Im Anhörungsverfahren zu seiner Nominierung vor dem außenpolitischen Ausschuss des Kongresses wird Hagel aber in erster Linie für seine Israel-kritischen Töne einen schweren Stand haben. „Diese Nominierung ist eine Provokation des Präsidenten für jeden von uns, der Israel unterstützt“, sagte etwa der bekannte Senator Lindsay Graham aus South Carolina. Die Republikaner verfügen im Senat über eine Sperrminorität, Beobachter rechnen mit einer knappen Abstimmung über die Personalentscheidung. Eric Cantor, der einzige Republikaner unter den 22 jüdischen Angeordneten im Repräsentantenhaus, erklärte: „Ich bin hochgradig besorgt und sehr enttäuscht über diese Entscheidung.“
Politiker in Israel zeigten sich brüskiert über die Nominierung Hagels. Reuven Rivlin, Sprecher der Knesset , sieht in der Angelegenheit einen Grund zur Besorgnis, aber nicht zur Furcht: „Hagels isolationistische Politik stellt eine Kursänderung in Amerika dar, die sich auf Israel auswirken wird“, sagte er laut der Tageszeitung „Jerusalem Post“. Das Büro von Premierminister Benjamin Netanjahu wollte sich nicht äußern, israelische Medien berufen sich auf Regierungskreise, welche die mögliche Besetzung des Verteidigungsministeriums mit Hagel als „schlechte Nachricht“ bezeichnet hätten - es sei klar, dass die Zusammenarbeit mit ihm nicht leicht werde. Der stellvertretende Außenminister und ehemalige Botschafter Israels in den USA, Danny Ajalon, erklärte jedoch in der Zeitung „Yediot Aharonot“: „Ich habe Hagel mehrfach getroffen, und in seinen Augen ist Israel ein wahrer Verbündeter der USA.“
Hagel selbst versuchte, die Vorbehalte gegen seine Nominierung mit einem Interview zu zerstreuen: „Es gibt keine Anzeichen dafür, dass ich anti-israelisch eingestellt bin“, sagte er einer Lokalzeitung aus seinem Heimatstaat Nebraska.
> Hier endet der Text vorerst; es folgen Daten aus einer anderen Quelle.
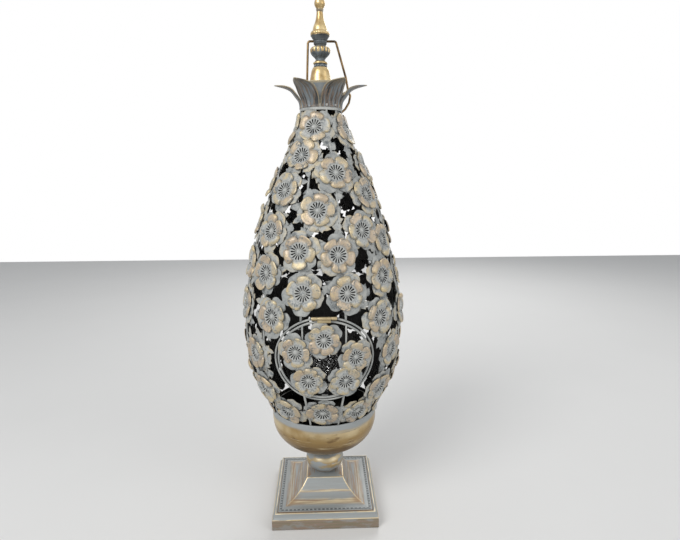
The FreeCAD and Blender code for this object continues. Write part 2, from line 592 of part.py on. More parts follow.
# ---------------------------------------------------------------- finial
def make_finial():
    bore = FINIAL_BORE
    save("finial_rod", Part.makeCylinder(FINIAL_ROD_R, LAMP_TOP - 12 - 762, Vector(0, 0, 762)))
    save("finial_nut", hex_nut(10, COLLAR_TOP - 8, COLLAR_TOP - 3, FINIAL_ROD_R + 0.02))
    top = DOME_TOP
    save("dome_cap", lathe([(22, COLLAR_TOP), (24, COLLAR_TOP), (24, 788), (18.2, 818), (16.2, 828.5),
                            (13.2, top), (bore, top), (bore, top - 4), (9, top - 4), (22, 787)]))
    save("beaded_collar", lathe([(bore, top), (12.7, top), (12.0, top + 3.4), (12.8, top + 7.4),
                                 (11.6, COLLAR_BEAD_TOP), (bore, COLLAR_BEAD_TOP)]))
    save("lower_neck", lathe([(bore, COLLAR_BEAD_TOP), (10.4, COLLAR_BEAD_TOP), (8.5, 848.8),
                              (9.6, LOW_NECK_TOP), (bore, LOW_NECK_TOP)]))
    wires = []
    for r, z in BALL_PROFILE:
        points = []
        for k in range(2 * BALL_LOBES):
            share = r * (1.0 if k % 2 else LOBE_VALLEY)
            angle = math.pi * k / BALL_LOBES
            points.append(Vector(share * math.cos(angle), share * math.sin(angle), z))
        wires.append(Part.makePolygon(points + points[:1]))
    ball = Part.makeLoft(wires, True, True)
    save("lobed_ball", ball.cut(Part.makeCylinder(bore, 40, Vector(0, 0, DOME_TOP))))
    save("upper_neck", lathe([(bore, BALL_TOP), (9.0, BALL_TOP), (9.2, 872.5), (11.6, 875.8), (11.6, 878.2),
                              (10.4, HIGH_NECK_TOP), (bore, HIGH_NECK_TOP)]))
    save("flange_cup", lathe([(bore, HIGH_NECK_TOP), (10.6, HIGH_NECK_TOP), (13.4, 884),
                              (15.8, FLANGE_CUP_TOP), (bore, FLANGE_CUP_TOP)]))
    vase = [(15.6, FLANGE_CUP_TOP), (16.7, 893), (12.8, FLANGE_TOP), (11.4, 903), (7.4, 915), (5.6, VASE_TOP)]
    save("finial_vase", lathe([(bore, FLANGE_CUP_TOP)] + vase + [(bore, VASE_TOP)]))
    knob = [(5.6, VASE_TOP), (8.7, 936.5), (9.3, 941.5), (7.4, 946.8), (3.6, 950.8), (0, LAMP_TOP)]
    save("finial_knob", lathe([(bore, VASE_TOP)] + knob + [(0, LAMP_TOP - 12), (bore, LAMP_TOP - 12)]))


# ---------------------------------------------------------------- lampholder and bulb
def make_light():
    low = HOLDER_LOW
    cap = lathe([(TUBE_R + 0.02, low), (13, low), (HOLDER_R - 1, low + 8), (HOLDER_R - 1, low + 14),
                 (HOLDER_R - 3, low + 14), (11, low + 3), (TUBE_R + 0.02, low + 3)])
    save("holder_cap", cap)
    save("holder_insert", lathe([(0, low + 8.5), (13, low + 8.5), (HOLDER_R - 3.1, low + 14), (0, low + 14)]))
    save("holder_shell", tube(HOLDER_R, 14.4, low + 14, HOLDER_TOP))
    glass_low = HOLDER_TOP + 2
    neck, thin = BULB_CAP_R, 1.0
    save("bulb_cap", lathe([(0, low + 14.2), (5, low + 14.2), (neck, low + 19), (neck, glass_low),
                            (0, glass_low)]))
    outside = [(neck, glass_low), (neck + 1.2, 252), (26, 274), (BULB_R, 291), (26, 307), (14, 317.5),
               (0, BULB_TOP)]
    inside = [(neck - thin, glass_low), (neck + 1.2 - thin, 252), (BULB_R - 1.2, 291), (0, BULB_TOP - thin)]
    save("bulb_glass", lathe(outside + inside[::-1]))


WEIGHT_Z = FOOT_SHELF_Z - FOOT_WALL - WEIGHT_THICK
HINGE_Z = DOOR_Z + DOOR_FRAME_HIGH
HINGE_Y = front_point(DOOR_X, HINGE_Z).y - DOOR_FRAME_R - HINGE_R - 0.5

os.makedirs("parts", exist_ok=True)
make_foot()
make_stem()
make_cup()
make_cage_frame()
make_blooms()
make_leaves()
make_door()
make_crown()
make_bail()
make_finial()
make_light()
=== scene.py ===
# %% [markdown]
# # The look of a lantern lamp
# The lamp is an egg-shaped cage of metal blossoms in a cup, on a ball and a stepped foot, with a leaf crown,
# a turned finial and a wire bail. Its solids are fixed already: they say where each piece sits and how it
# moves. This script puts finer pieces over them (turned forms, beaten petals, a beaded foot) and paints them
# with materials made of formulas. Lengths in the helpers are millimetres; the scene is in metres.
#

# %% Load the fixed frame
import math
import random

import bpy
import numpy as np
from mathutils import Matrix, Vector


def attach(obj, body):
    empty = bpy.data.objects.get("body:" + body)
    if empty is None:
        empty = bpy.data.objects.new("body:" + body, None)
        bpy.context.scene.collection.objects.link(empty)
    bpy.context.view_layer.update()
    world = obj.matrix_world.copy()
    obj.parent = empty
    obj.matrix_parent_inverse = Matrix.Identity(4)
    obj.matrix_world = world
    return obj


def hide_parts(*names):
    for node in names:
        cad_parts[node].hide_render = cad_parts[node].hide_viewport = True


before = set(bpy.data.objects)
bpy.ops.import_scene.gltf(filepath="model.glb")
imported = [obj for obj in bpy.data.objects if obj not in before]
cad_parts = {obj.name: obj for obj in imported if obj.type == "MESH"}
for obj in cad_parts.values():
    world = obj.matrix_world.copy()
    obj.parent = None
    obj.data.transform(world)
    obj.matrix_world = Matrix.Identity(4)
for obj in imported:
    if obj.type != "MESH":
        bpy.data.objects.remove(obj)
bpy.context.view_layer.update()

MM = 0.001
print("nodes in the frame:", len(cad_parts))

# %% [markdown]
# ## Driving dimensions
# The lamp stands at the origin, its door faces -Y and +Z is up. The sizes that several pieces share are
# written once here, so a change of one of them moves everything that depends on it. The cage is a list of
# heights and radii: a curve through a dozen points is enough for an outline with no corners.

# %% Dimensions, in millimetres
CAGE_OUTLINE = [(187, 93.5), (211, 96.4), (240, 110), (290, 134), (350, 143.5), (400, 143.8), (450, 138.5),
                (510, 126.5), (570, 110.5), (630, 88.5), (690, 63), (735, 42.5), (762, 36)]
RIB_R = 1.9
RIB_COUNT = 12
RIB_FIRST = 15.0
DOOR_X, DOOR_Z = 1.3, 349.0
DOOR_WIDE, DOOR_HIGH = 82.7, 74.5
DOOR_STEP = 5.6
DOOR_RIB_X = 36.0
HINGE_Y, HINGE_Z = -147.17, 423.5
CUP_R, CUP_RIM_Z = 101.4, 210.0
NECK_LOW, KNOP_LOW, KNOP_TOP = 66.0, 69.5, 115.5
TUBE_R = 5.2                           # bore for the centre tube
FOOT_HALF, FOOT_LIP_Z = 100.0, 30.8
BLOOM_BACK_R = 33.0                    # the solids' lower petal layer
PETALS = 5
ZONES = ("_low", "_wide", "_shoulder", "_high", "_top")
CROWN_FIRST, CROWN_PETALS = 28.0, 6
COLLAR_TOP, DOME_TOP, BEADS_TOP, NECK_TOP = 772.0, 836.0, 845.5, 852.5
BALL_TOP, UPPER_NECK_TOP, FLANGE_TOP, VASE_TOP, LAMP_TOP = 870.5, 880.5, 889.0, 928.0, 952.0
COLLAR_BEADS_Z = 839.4
print("cage radius from", min(r for _, r in CAGE_OUTLINE), "to", max(r for _, r in CAGE_OUTLINE), "mm")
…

Er habe im Senat niemals für etwas gestimmt, das Israel geschadet habe. Stattdessen unterstütze er strenge internationale Sanktionen gegen den Iran. Gegner des Politikers führen hingegen an, dass Hagel im Libanonkrieg beide Seiten zum Waffenstillstand aufgerufen hatte, anstatt Israel zu unterstützen. Außerdem habe er sich geweigert, die Europäische Union dazu zu drängen, die Hisbollah auf die Liste der Terror-Organisationen zu setzen.
Der israelische „New York Times“-Kolumnist Shmuel Rosner spekuliert, Chuck Hagel könnte Obamas Rache an Netanjahu für dessen Unterstützung Mitt Romneys im US-Präsidentschaftswahlkampf sein. Howard Kurtz, Amerikas bekanntester Medienjournalist hingegen, glaubt: „Der republikanische Widerstand gegen Hagel richtet sich eigentlich gegen Obama.“ Die Opposition erhoffe sich politische Zugeständnisse, wenn sie den Präsidenten unter Druck setze.